Even when breaks were made, the Raiders got back in numbers and often held the line.
There was much to like about the defence apart from line speed. Jarrod Croker made two try saving tackles, and several other wonderful efforts. Jordan Rapana, who for mine looked a bit tentative with the ball in this game, absolutely smashed Will Chambers. In the middle John Bateman again got through a huge amount of work, as did his compatriot Elliot Whitehead. Sia Soliola came on and was a ballast in the middle.
When the Storm did get around the Raiders it was after repeatedly drawing defenders into the middle, and taking advantage of the short numbers it created, particularly on the Raiders left. It was pleasing that even in these circumstances the outside defenders often were acting in unison, forcing the Storm to make the hardest pass, or a difficult kick, in order to score. Unfortunately the Storm just are that good.
This defensive effort and execution was important in withstanding the Storm’s early dominance, and frankly the Raiders of previous years would have found themselves in a much deeper hole. The substantial improvement in defence doesn’t mean that it is perfect however. Canberra had to make too many second efforts in order to bring down defenders. The Storm opened up gaps in the middle of the park through good interplay between the forwards. Good defenders like Bateman and Aidan Sezer made tackling errors that lead to points or breaks. Wighton was caught in no man’s land – tackling no one – on the Storm’s third try. The structure is much improved, as is the effort. But it remains a work in progress.
The Raiders made some basic errors. Sezer had a shocking first twenty minutes, kicking out on the full twice. The first lead to the Storm’s first try. BJ Leilua had two first half errors, and even Sia Soliola made a poorly timed mistake. They were not alone.

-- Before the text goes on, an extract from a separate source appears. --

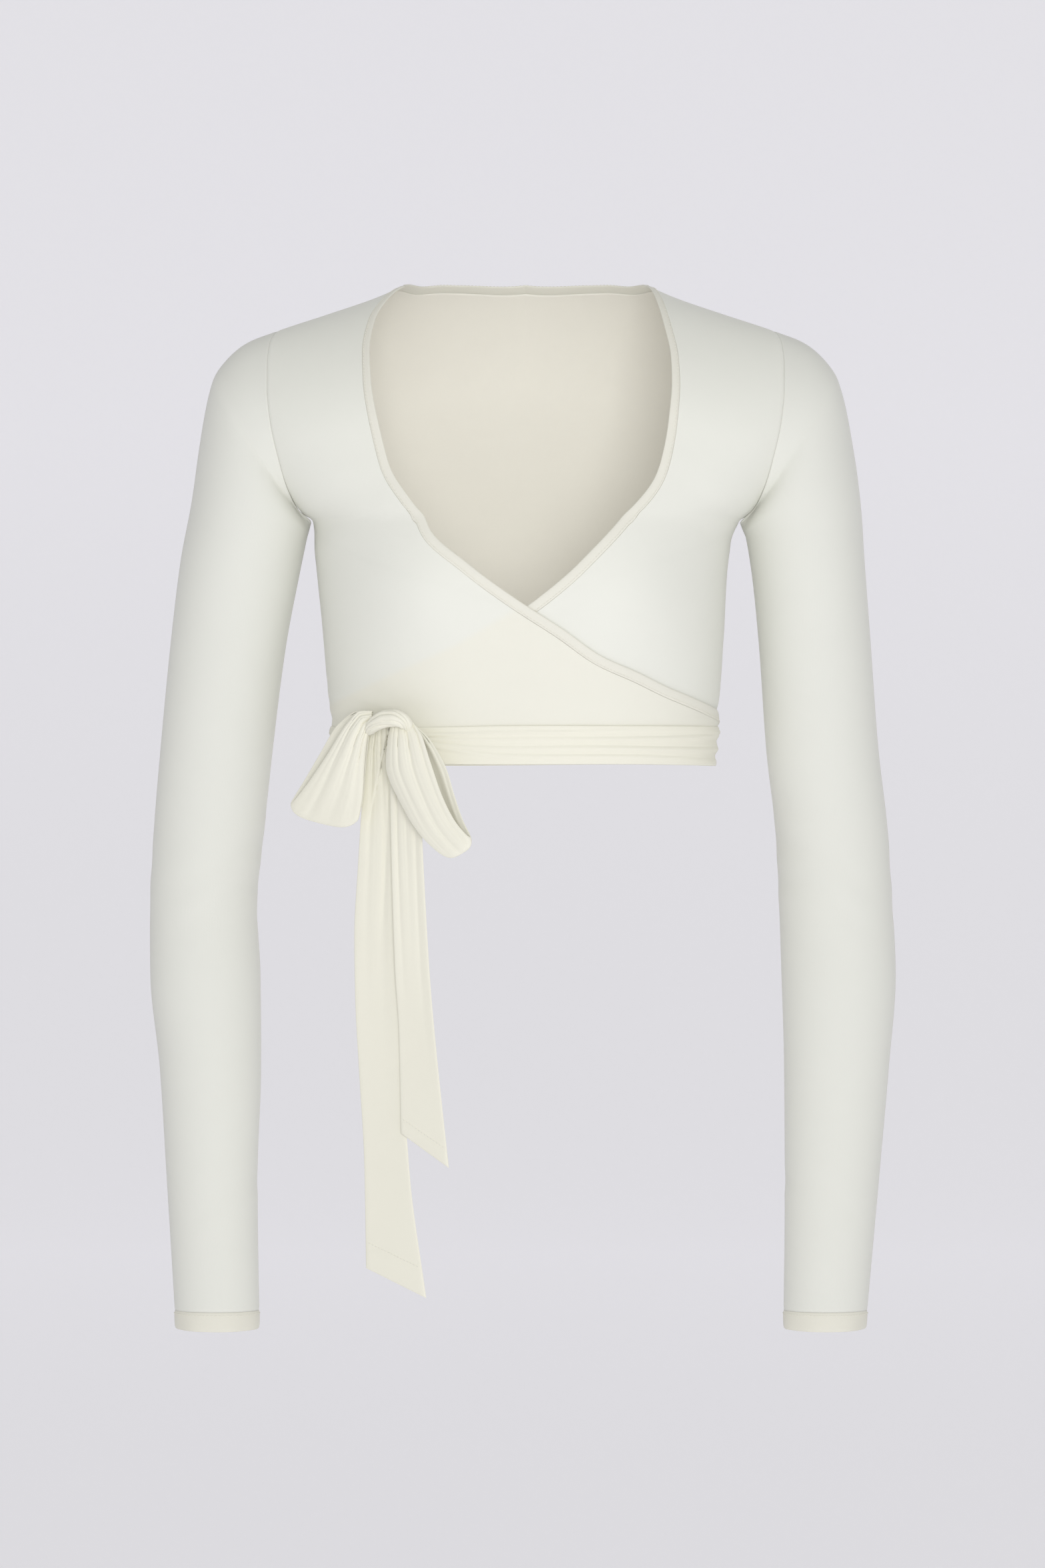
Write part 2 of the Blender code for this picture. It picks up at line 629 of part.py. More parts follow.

The quality of opposition had a lot to do with these errors. It’s not great insight that against the Storm you have to be at your best. The Raiders were under the pump, and were doing all they could to get ahead of the game. Too often that meant errors in rushed play-the-balls, or pushed passes, in trying to create points.
After they weathered this Storm (*ahem*) they began to work their way into the match. Josh Papalii was again brilliant. He had 138 metres on 15 of the dirtiest carries you will see. There was rarely an inch of space for him to work in, his 50 plus post-contact metres a testament to that. Bateman and Whitehead worked hard in difficult circumstances, and Soliola and Siliva Havili were effective.

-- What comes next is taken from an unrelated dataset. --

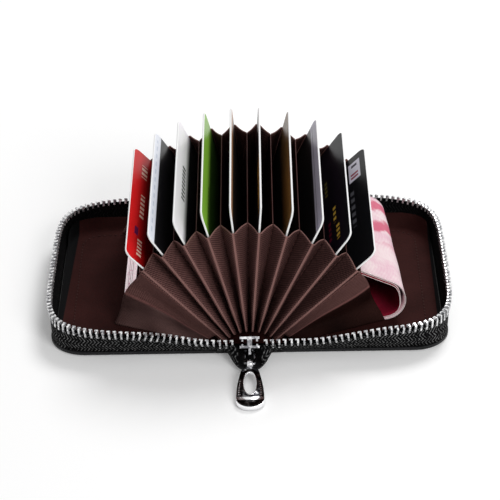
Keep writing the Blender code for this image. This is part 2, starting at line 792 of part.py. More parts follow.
def make_puller(holder):
    """The drop-shaped pull with its oval window and the small eye that the link passes through."""
    place = holder.matrix_basis @ Vector((0, -LINK_LENGTH, 0))
    turning = pivot("puller_pivot", None, place)
    turning.rotation_euler = (PULLER_DROOP, 0, 0)
    length = PULLER_LENGTH - PULLER_HEAD
    shares = [i / (4 * CURVE_STEPS) for i in range(4 * CURVE_STEPS + 1)]
    right = [(puller_half_width(s), -PULLER_HEAD - s * length) for s in shares[:-1]]
    stem_top = -(PULLER_EYE_HOLE + PULLER_EYE_RADIUS) / 2
    right = [(PULLER_STEM, stem_top), (PULLER_STEM, -PULLER_HEAD), *right[1:]]
    outline = [*right, (0, -PULLER_LENGTH), *((-x, y) for x, y in reversed(right))]
    body = as_mesh(flat_piece("puller", outline, PULLER_THICKNESS, steel()))
    eye = flat_piece(
        "puller_eye", ellipse(0, PULLER_EYE_RADIUS, PULLER_EYE_RADIUS, 2 * CORNER_STEPS), PULLER_EYE_WIDTH, steel(),
        collection=cutters,
    )
    eye.rotation_euler = (0, math.pi / 2, 0)
    hole = flat_piece(
        "puller_eye_hole", ellipse(0, PULLER_EYE_HOLE, PULLER_EYE_HOLE, 2 * CORNER_STEPS), 2 * PULLER_WIDE, steel(),
        collection=cutters,
    )
    hole.rotation_euler = (0, math.pi / 2, 0)
    window_y = -PULLER_HEAD - length * PULLER_HOLE_AT_SHARE
    window = flat_piece(
        "puller_window",
        ellipse(window_y, PULLER_HOLE_HALF_WIDTH, PULLER_HOLE_HALF_LENGTH, 3 * CORNER_STEPS),
        2 * PULLER_THICKNESS,
        steel(),
        collection=cutters,
    )
    eye, hole, window = as_mesh(eye), as_mesh(hole), as_mesh(window)
    for piece in (body, eye, hole, window):
        piece.parent = turning
    add_boolean(body, window, "DIFFERENCE")
    add_boolean(body, eye, "UNION")
    add_boolean(body, hole, "DIFFERENCE")
    return turning


# Banknote compartments


def make_wing(side, word, direction, end, lap, fold, hinge):
    """Satin gusset closing one end of a banknote compartment, with one soft inward fold."""
    offset = END_PANEL_THICKNESS / 2 + WING_GAP + WING_CLOTH / 2
    floor = LINING_TOP + WING_GAP + WING_CLOTH / 2
    rows, columns = CURVE_STEPS, 2
    points = []
    for i in range(rows + 1):
        t = i / rows
        for j in range(columns + 1):
            s = j / columns
            x0, z0 = end_panel_line(side, WING_ROOT + (POCKET_DEPTH - WING_ROOT) * s, offset)
            x1 = SPINE_HALF + WING_ROOT + (WING_REACH - SPINE_HALF - WING_ROOT) * s
            y0 = FOLD_OUT - END_PANEL_RECESS
            y1 = y0 + (lap - y0) * s
            x = x0 + (x1 - x0) * t
            y = y0 + (y1 - y0) * t - fold * s * math.sin(math.pi * t)
            z = max(z0 + (floor - z0) * t, floor)
            points.append((side * (x - SPINE_HALF), direction * y, z - HINGE_HEIGHT))
    per = columns + 1
    faces = []
    for i in range(rows):
        for j in range(columns):
            a = i * per + j
            quad = (a, a + 1, a + 1 + per, a + per)
            faces.append(quad if side * direction < 0 else quad[::-1])
    obj = mesh_object(f"bill_gusset_{end}_{word}", points, faces, brown_nylon())
    obj.parent = hinge
    add_solidify(obj, WING_CLOTH, 0)


def note_line(side):
    """Section of the folded notes in X and Z: along the lining, round the bend and back up."""
    floor = LINING_TOP + NOTE_GAP + NOTE_STACK / 2
    radius, place, tilt = NOTE_BEND[side], NOTE_BEND_AT[side], NOTE_TILT[side]
    lower = (place - NOTE_LOWER_ARM, floor)
    bend = arc((place, floor + radius), radius, -math.pi / 2, math.pi / 2 - tilt, 2 * CURVE_STEPS)
    last = bend[-1]
    heading = (-math.cos(tilt), math.sin(tilt))
    upper = (last[0] + heading[0] * NOTE_UPPER_ARM, last[1] + heading[1] * NOTE_UPPER_ARM)
    return [lower, *bend, upper]


def make_notes(side, word, hinge):
    """A few banknotes folded together, lying in their compartment with the bend outwards."""
    line = note_line(side)
    count = len(line)
    points = [
        (side * x - side * SPINE_HALF, y, z - HINGE_HEIGHT)
        for y in (NOTE_FRONT, NOTE_BACK)
        for x, z in line
    ]
    faces = [(i, i + 1, i + 1 + count, i + count) for i in range(count - 1)]
    obj = mesh_object(f"banknotes_{word}", points, faces, banknote_paper())
    obj.parent = hinge
    add_solidify(obj, NOTE_STACK, 0)


def main():
    global parts, cutters
    clear_scene()
    parts = new_collection("card_wallet")
    cutters = new_collection("card_wallet_cutters")
    make_spine()
    middle = pivot("fan_middle", None, (-FAN_STEP / 2, 0, FAN_HEIGHT))
    make_divider(f"divider_{CARD_COUNT_A_SIDE}", middle, 1)
    for side, word in ((1, "right"), (-1, "left")):
        make_fan_side(side, word)
        hinge = pivot(f"cover_{word}_hinge", None, (side * SPINE_HALF, 0, HINGE_HEIGHT))
        make_cover(side, word, hinge)
        make_tape(side, word, hinge)
        make_teeth(side, word, hinge)
        make_wing(side, word, -1, "front", WING_LAP_FRONT, WING_FOLD_FRONT, hinge)
        make_wing(side, word, 1, "back", WING_LAP_BACK, WING_FOLD_BACK, hinge)
        make_notes(side, word, hinge)
    front = make_bridge("zip_bridge_front", -1, BEAK_REACH)
    cut_for_slider(front)
    make_bridge("zip_bridge_back", 1, 0.0)
    make_slider()
    make_puller(make_link())


main()
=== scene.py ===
import json
import math

import bpy
import numpy as np
from mathutils import Matrix, Vector


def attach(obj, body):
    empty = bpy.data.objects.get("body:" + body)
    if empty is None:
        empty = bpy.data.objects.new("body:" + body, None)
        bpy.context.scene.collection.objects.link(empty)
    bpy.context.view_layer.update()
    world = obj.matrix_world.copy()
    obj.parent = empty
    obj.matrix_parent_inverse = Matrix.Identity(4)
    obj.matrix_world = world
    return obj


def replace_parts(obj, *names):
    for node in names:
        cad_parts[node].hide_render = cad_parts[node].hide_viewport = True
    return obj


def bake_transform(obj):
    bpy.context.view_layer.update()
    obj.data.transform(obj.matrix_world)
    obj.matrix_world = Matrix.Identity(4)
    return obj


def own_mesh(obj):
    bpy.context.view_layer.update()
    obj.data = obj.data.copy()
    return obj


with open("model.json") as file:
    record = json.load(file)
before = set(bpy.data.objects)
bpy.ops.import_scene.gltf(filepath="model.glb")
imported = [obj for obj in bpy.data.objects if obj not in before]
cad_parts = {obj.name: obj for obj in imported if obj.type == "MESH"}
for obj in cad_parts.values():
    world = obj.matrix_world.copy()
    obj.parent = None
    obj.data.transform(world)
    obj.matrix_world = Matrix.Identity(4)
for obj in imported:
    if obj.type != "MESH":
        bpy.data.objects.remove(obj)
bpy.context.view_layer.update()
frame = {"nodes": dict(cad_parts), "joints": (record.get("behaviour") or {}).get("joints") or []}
joints = {joint["name"]: joint for joint in frame["joints"]}
words = {1: "right", -1: "left"}
print("frame loaded,", len(frame["nodes"]), "nodes")


# A socket that can be used in sums, so that shader maths reads as ordinary maths


class Wire:
    def __init__(self, finish, socket):
        self.finish, self.socket = finish, socket

    def maths(self, operation, first, second=0.0):
        return self.finish.node("Math", {"operation": operation}, {0: first, 1: second})

    def __add__(self, other):
        return self.maths("ADD", self, other)

    def __sub__(self, other):
        return self.maths("SUBTRACT", self, other)

    def __rsub__(self, other):
        return self.maths("SUBTRACT", other, self)

    def __mul__(self, other):
        return self.maths("MULTIPLY", self, other)

    def __truediv__(self, other):
        return self.maths("DIVIDE", self, other)

    __radd__ = __add__
    __rmul__ = __mul__

    def above(self, edge):
        return self.maths("GREATER_THAN", self, edge)

    def below(self, edge):
        return self.maths("LESS_THAN", self, edge)

    def size(self):
        return self.maths("ABSOLUTE", self)

    def wave(self, length):
        return self.maths("SINE", self * (2 * math.pi / length))

    def zigzag(self, half):
        return self.maths("PINGPONG", self, half)


class Finish:
    def __init__(self, name):
        self.material = bpy.data.materials.new(name)
        self.material.use_nodes = True
        self.tree = self.material.node_tree
        self.shader = self.tree.nodes["Principled BSDF"]

    def node(self, kind, settings=None, sockets=None, out=0):
        made = self.tree.nodes.new("ShaderNode" + kind)
        for key, value in (settings or {}).items():
            setattr(made, key, value)
        for key, value in (sockets or {}).items():
            self.feed(made.inputs[key], value)
        return Wire(self, made.outputs[out])

    def feed(self, socket, value):
        if isinstance(value, Wire):
            self.tree.links.new(value.socket, socket)
        else:
            socket.default_value = value

    def set(self, **values):
        for key, value in values.items():
            self.feed(self.shader.inputs[key.replace("_", " ")], value)
        return self.material

    def dress(self, look, colour, relief, **more):  # colour over a relief, with the look's own roughness and gloss
        self.set(Base_Color=colour, Roughness=look["rough"], Specular_IOR_Level=look["gloss"])
        return self.set(Normal=self.bump(relief, look["height"]), **more)

    def place(self):
        return self.node("TexCoord", out="Object")

    def mix(self, share, low, high):
        return self.node("Mix", {"data_type": "RGBA"}, {0: share, 6: low, 7: high}, out=2)

    def noise(self, place, scale, detail=3.0):
        return self.node("TexNoise", None, {"Vector": place, "Scale": scale, "Detail": detail})

    def bump(self, height, distance, strength=1.0):
        return self.node("Bump", None, {"Height": height, "Distance": distance, "Strength": strength})

    def clamp(self, value):
        return self.node("Clamp", None, {"Value": value})

    def climb(self, value, start, rate):  # 0 up to start, then rising at that rate to 1
        return self.clamp((value - start) * rate)

    def uv(self):
        return self.node("UVMap")

    def parts(self, vector):
        split = self.node("SeparateXYZ", None, {0: vector})
        outputs = split.socket.node.outputs
        return [Wire(self, outputs[i]) for i in range(3)]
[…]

But the Raiders could find little fluidity in any of their attacking movements. They scored once from Bateman carousing across the field in order to set up Croker. Another came from Croker opportunistically picking up a Storm strip and diving over. It’s not exactly sustainable. Too often the connections between the spine were stilted, and miscommunications lead to some poor finishes to sets, where the Raiders gave up the opportunity for a repeat set in search of hopeful points.

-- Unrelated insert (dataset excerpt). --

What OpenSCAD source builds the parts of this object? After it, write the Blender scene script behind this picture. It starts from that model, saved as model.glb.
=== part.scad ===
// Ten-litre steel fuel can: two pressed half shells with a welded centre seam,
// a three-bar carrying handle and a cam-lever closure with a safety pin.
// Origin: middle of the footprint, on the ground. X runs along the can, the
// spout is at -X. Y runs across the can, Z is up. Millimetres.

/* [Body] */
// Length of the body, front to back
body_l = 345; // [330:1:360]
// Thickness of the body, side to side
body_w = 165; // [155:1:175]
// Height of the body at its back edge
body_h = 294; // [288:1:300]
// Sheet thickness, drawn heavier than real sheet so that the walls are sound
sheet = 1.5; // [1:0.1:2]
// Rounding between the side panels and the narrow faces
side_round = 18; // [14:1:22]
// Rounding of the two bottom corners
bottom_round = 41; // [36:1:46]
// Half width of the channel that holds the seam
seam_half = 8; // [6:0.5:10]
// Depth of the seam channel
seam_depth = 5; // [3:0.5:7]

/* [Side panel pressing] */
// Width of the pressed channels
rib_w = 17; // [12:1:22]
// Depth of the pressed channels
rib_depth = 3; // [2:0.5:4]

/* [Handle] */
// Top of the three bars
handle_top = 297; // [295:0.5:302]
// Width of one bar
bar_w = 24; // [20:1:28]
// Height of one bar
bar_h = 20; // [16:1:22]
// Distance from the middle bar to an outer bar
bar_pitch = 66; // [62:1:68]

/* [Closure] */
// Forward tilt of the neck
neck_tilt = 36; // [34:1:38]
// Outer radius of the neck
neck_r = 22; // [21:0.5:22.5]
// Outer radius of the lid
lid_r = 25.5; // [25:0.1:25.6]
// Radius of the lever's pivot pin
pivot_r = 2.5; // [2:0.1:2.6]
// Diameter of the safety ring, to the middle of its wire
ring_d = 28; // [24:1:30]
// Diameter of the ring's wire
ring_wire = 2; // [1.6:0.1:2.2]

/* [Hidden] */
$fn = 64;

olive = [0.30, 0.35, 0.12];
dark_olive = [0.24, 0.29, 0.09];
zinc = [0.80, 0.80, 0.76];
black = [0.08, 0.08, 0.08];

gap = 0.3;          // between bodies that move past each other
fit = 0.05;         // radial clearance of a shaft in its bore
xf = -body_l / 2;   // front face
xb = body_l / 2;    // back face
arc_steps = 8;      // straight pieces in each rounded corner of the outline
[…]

This is not to suggest it won’t work. Each major gear of the Raiders attack has showed its capabilities through this first two games – there is plenty of potential in the ball-playing of Josh Hodgson, Sezer and Wighton. But together these parts haven’t found a connection in their work, even though it remains obvious that the potential of the individuals is there. It is clear that it can be built but it’s taking longer than Coach Stuart had hoped.
Canberra did look its best playing direct, but the space in which to play eyes up footy and ball-play before the line was rarely available. By his own lofty standards, Hodgson wasn’t at his best. He was jumping out of dummy-half in search of space and runners punching back in around the ruck but they simply weren’t there. Perhaps they were exhausted from the defensive effort. Havili was the notable exception and Hodgson look dangerous with him running off his shoulder. In the absence of middle runners he looked wider and wider, pushing the ball straight to edge runners or Wighton as first receiver.
Outside of his poor kicking early there were pleasing signs in Sezer’s play. He took the line on more. His short kicking game was the Raiders’ prime attacking weapon in the second half, even if it didn’t result in points. He and Wighton worked well with short balls to Whitehead and Bateman running off their shoulders.
For his part Wighton showed that while he’s still developing at six, he already has plenty to offer. He is comfortable operating on the left, and while the Storm gave him next to no room to ball-play, he still picked up 106m on the ground. When the Raiders needed points late they often went in his direction, a sign that the people around him already trust him. A late intercept was his only real error in this game, and it’s clear that between him, Croker and Whitehead there is plenty of poke in the Raiders left edge.
But the Raiders had little activity on the right. Joseph Tapine didn’t play after twenty minutes and only had one carry (and three missed tackles) in that time. Leilua and Rapana barely got the ball in space. Partly this is Sezer’s fault – through two games he’s yet to establish this connection. Partly this is a result of Wighton only playing one side of the field, and Charnze Nicoll-Klokstad still developing as a ball-playing option as the second man on the right. There are also suggestions that Tapine is still struggling with a hand injury.
Sidebar: Nicoll-Klokstad was exemplary at the back. His positioning for kicks was almost perfect and he worked hard in yardage, using his quick feet at the line to get a bit of momentum. His ball-play has to develop for the right side attack to work properly, but it’s pleasing to see him offer so much so quickly.
There is a need for more ball-play on that edge. Perhaps that role can be played by Bateman, who showed his ability to create in this game on many occasions, most notably when his cross-field foray resulted in a try for Jarrod Croker. On occasion he’s already provided a useful fulcrum that Leilua and Rapana can function around. If Tapine isn’t hurt then it’s important whoever fills this role gets him involved. He’s a potential game changer and could really open up the space on the edges.
There is plenty to work on, and we all knew that the problems that were facing this side would be made transparent by the Storm. That the Raiders managed to compete despite the relentless Melbourne side needling their weaknesses should hearten. They are not perfect. They are not yet a finished product. But they are much better than previous iterations, and there’s improvement in them yet.